Twitter, LinkedIn, and any other company that’s found itself in a similar situation can rebound. But in order to do so, executives and marketing leaders have to redefine company mission and vision. This can start during the storytelling process: How does your brand’s history, story, and product enrich lives?
Levitt offers locomotive industry as an example:
At one time, the US train system looked promising as it established convenient travel options for people moving from city to city. But the businesspeople in charge of this industry spent their time focusing on trains, and failed to see innovation happening all around them. Instead of defining their business as a “travel” business, they essentially narrowed their focus to only trains, and left the door open for any other business to come along and present a better method. Enter airplanes.
The same concept applies to social media business—any other business, really—if your head is stuck so far into the sand that you can’t see just over the horizon, your product will become irrelevant. No brand is immune, no product too coveted.
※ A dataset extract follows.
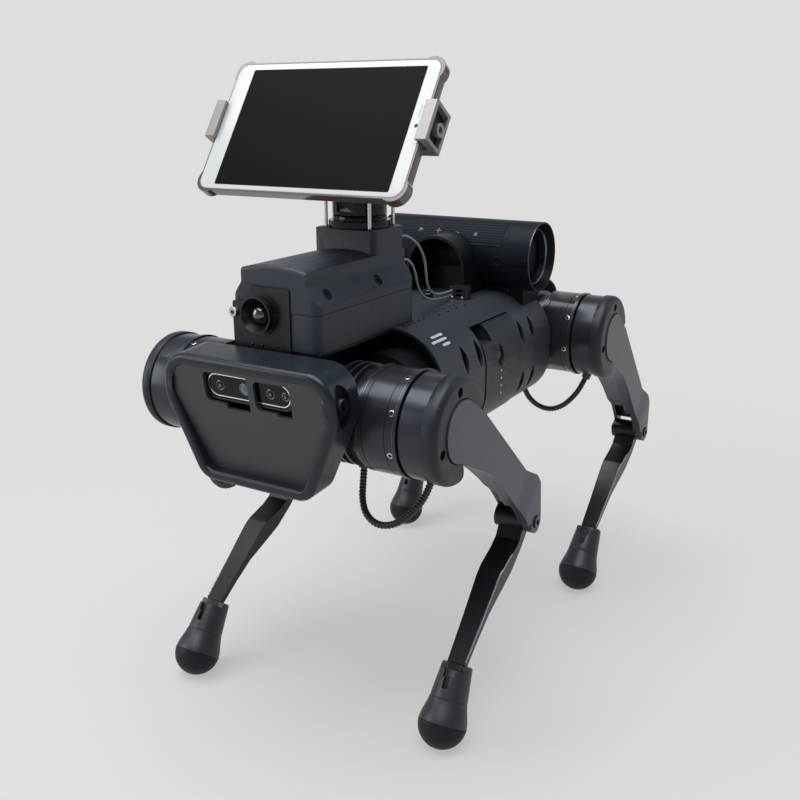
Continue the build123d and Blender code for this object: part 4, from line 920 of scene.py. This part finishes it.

As content marketers, you’re the eyes, ears, and pen of the businesses you work for. I challenge you with being the front lines, the people who see the bigger picture, and the change agents who teach those around you how to see and plan for the unavoidable transformations that will impact and ravage every industry today.
You might not have control of your product roadmap. You won’t be on every sales call to reinforce your brand message. But you can be the teacher, the skeptic that pushes your colleagues to think about every direction the company can go, along with telling stories that follow a different tune. Because if you don’t do it, who will?